• **REQUIREMENT**
Print the lines of the data, starting with the first, up to and including the line where "import * as" appears.

• **DATA BLOCK**
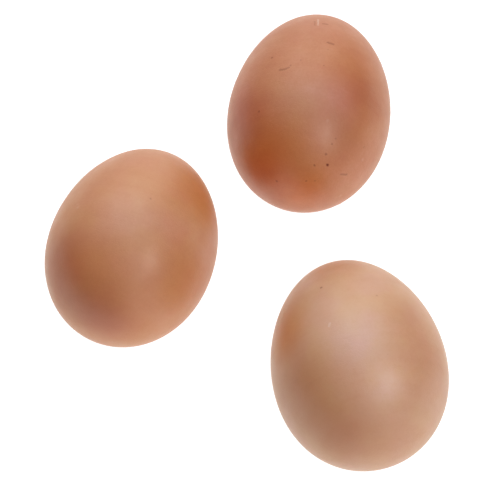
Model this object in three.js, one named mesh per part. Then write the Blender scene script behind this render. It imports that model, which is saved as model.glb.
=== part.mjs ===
// Three loose brown hen's eggs lying on a table, each one a single solid.
// Millimetres, +Z up, the table at Z = 0, +X to the right and +Y away from the front.
import * as THREE from "three";

// Driving dimensions. length and breadth are what a calliper reads across an egg. fullest is how far
// the fullest ring lies from the middle of the length, towards the blunt end. x and y place the
// egg's centre of mass over the table, and turn is where the pointed end looks: degrees from +Y,
// anticlockwise from above.
const EGGS = [
  {
    name: "left_egg",
    length: 55.9,
    breadth: 43.5,
    fullest: 1.9,
    x: -30.5,
    y: -11,
    turn: -17.8,
    shell: 0xc08a66,
  },
  {
    name: "rear_egg",
    length: 58.1,
    breadth: 43.3,
    fullest: 2.3,
    x: 15.9,
    y: 29.8,
    turn: -9.4,
    shell: 0xb87a58,
  },
  {
    name: "right_egg",
    length: 57,
    breadth: 44.6,
    fullest: 2.8,
    x: 27.4,
    y: -45.2,
    turn: 10.5,
    shell: 0xc99c80,
  },
];
const SHELL_ROUGHNESS = 0.5;

// How finely the shells are faceted: bands from pole to pole, and flat sides around.
const BANDS = 32;
const SIDES = 48;

// Half the outline of an egg, from the blunt pole to the pointed one, as (radius, distance along
// the axis). It is Huegelschaeffer's egg curve, which an ellipse becomes as fullest grows from 0.
function eggOutline({ length, breadth, fullest }) {
  const points = [];
  for (let i = 0; i <= BANDS; i++) {
    const angle = (Math.PI * i) / BANDS;
    const along = (-length / 2) * Math.cos(angle);
    const taper = length / Math.sqrt(length ** 2 + 8 * fullest * along + 4 * fullest ** 2);
    points.push(new THREE.Vector2((breadth / 2) * Math.sin(angle) * taper, along));
  }
  return points;
}

// Where the centre of mass of a solid of revolution lies along its axis: each band is a cut cone.
function centreOfMass(outline) {
  let volume = 0;
  let moment = 0;
  for (let i = 1; i < outline.length; i++) {
    const [low, high] = [outline[i - 1], outline[i]];
    const height = high.y - low.y;
    const squares = low.x ** 2 + low.x * high.x + high.x ** 2;
    const share = (low.x ** 2 + 2 * low.x * high.x + 3 * high.x ** 2) / (4 * squares);
    volume += height * squares;
    moment += height * squares * (low.y + height * share);
  }
  return moment / volume;
}

// A convex solid comes to rest on the facet nearest its centre of mass, which is the origin here.
// dip is how far that facet tips the pointed end down, and height is its distance.
function restingFacet(outline) {
  const apothem = Math.cos(Math.PI / SIDES);
  let nearest = { height: Infinity, dip: 0 };
  for (let i = 1; i < outline.length; i++) {
    const [low, high] = [outline[i - 1], outline[i]];
    const rise = (high.x - low.x) * apothem;
    const run = high.y - low.y;
    const height = (low.x * apothem * run - low.y * rise) / Math.hypot(rise, run);
    if (height < nearest.height) nearest = { height, dip: Math.atan2(-rise, run) };
  }
  return nearest;
}

// One egg, on its side on the table. The lathe starts half a side round, so that the middle of a
// side faces straight down.
function layEgg(egg) {
  const outline = eggOutline(egg);
  const centre = centreOfMass(outline);
  for (const point of outline) point.y -= centre;
  const rest = restingFacet(outline);

  const shell = new THREE.Mesh(
    new THREE.LatheGeometry(outline, SIDES, Math.PI / SIDES),
    new THREE.MeshStandardMaterial({ color: egg.shell, roughness: SHELL_ROUGHNESS, metalness: 0 }),
  );
  shell.name = egg.name;
  shell.rotation.x = -rest.dip;
  shell.position.z = rest.height;

  const place = new THREE.Group();
  place.position.set(egg.x, egg.y, 0);
  place.rotation.z = THREE.MathUtils.degToRad(egg.turn);
  place.add(shell);
  return place;
}

// The eggs are placed from a point between them, then moved so that the origin is on the table in
// the middle of the space that they take up.
const eggs = new THREE.Group();
for (const egg of EGGS) eggs.add(layEgg(egg));
eggs.updateMatrixWorld(true);
const middle = new THREE.Box3().setFromObject(eggs, true).getCenter(new THREE.Vector3());
for (const place of eggs.children) {
  place.position.x -= middle.x;
  place.position.y -= middle.y;
}

export default eggs;
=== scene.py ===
# Three loose brown eggs lying on a white table. Blender 4.5, metres, Z up, the table at z = 0.
import math

import bpy
import numpy as np
from mathutils import Matrix, Vector


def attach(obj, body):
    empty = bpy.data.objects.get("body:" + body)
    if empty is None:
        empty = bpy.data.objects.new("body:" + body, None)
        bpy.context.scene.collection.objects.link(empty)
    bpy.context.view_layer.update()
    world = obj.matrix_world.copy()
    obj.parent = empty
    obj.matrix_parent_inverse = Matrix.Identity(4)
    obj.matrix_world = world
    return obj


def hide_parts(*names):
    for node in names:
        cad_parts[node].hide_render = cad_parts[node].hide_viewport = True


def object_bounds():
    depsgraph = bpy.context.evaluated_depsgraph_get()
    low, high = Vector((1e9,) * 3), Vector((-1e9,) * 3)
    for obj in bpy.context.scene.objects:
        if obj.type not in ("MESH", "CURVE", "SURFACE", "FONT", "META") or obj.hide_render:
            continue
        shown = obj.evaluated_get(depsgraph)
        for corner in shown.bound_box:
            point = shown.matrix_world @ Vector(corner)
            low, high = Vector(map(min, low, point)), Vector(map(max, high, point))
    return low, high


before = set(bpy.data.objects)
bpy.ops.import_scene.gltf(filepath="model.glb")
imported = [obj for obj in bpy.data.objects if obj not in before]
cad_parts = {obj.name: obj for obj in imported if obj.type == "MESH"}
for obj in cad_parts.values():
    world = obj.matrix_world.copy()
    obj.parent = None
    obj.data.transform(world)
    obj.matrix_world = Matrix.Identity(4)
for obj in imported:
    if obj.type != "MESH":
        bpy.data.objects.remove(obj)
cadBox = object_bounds()
print("frame loaded:", ", ".join(sorted(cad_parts)))

mm = 0.001
tableMiddle = Vector(((cadBox[0].x + cadBox[1].x) / 2, (cadBox[0].y + cadBox[1].y) / 2, 0))


# Node helpers. An input is a plain value or the output socket of another node.

def addNode(tree, kind, inputs=None, **settings):
    node = tree.nodes.new(kind)
    for name, value in settings.items():
        setattr(node, name, value)
    for name, value in (inputs or {}).items():
        if isinstance(value, bpy.types.NodeSocket):
            tree.links.new(value, node.inputs[name])
        else:
            node.inputs[name].default_value = value
    return node


def maths(tree, operation, *values, clamp=False):
    node = addNode(tree, "ShaderNodeMath", dict(enumerate(values)), operation=operation, use_clamp=clamp)
    return node.outputs[0]


def vectors(tree, operation, *values):
    node = addNode(tree, "ShaderNodeVectorMath", dict(enumerate(values)), operation=operation)
    return node.outputs["Value" if operation in ("LENGTH", "DISTANCE", "DOT_PRODUCT") else "Vector"]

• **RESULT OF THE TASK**
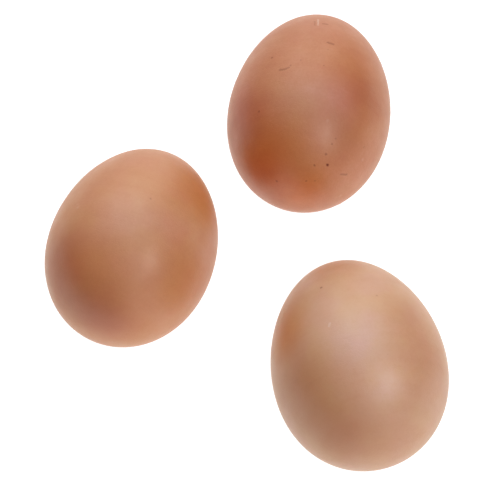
Model this object in three.js, one named mesh per part. Then write the Blender scene script behind this render. It imports that model, which is saved as model.glb.
=== part.mjs ===
// Three loose brown hen's eggs lying on a table, each one a single solid.
// Millimetres, +Z up, the table at Z = 0, +X to the right and +Y away from the front.
import * as THREE from "three";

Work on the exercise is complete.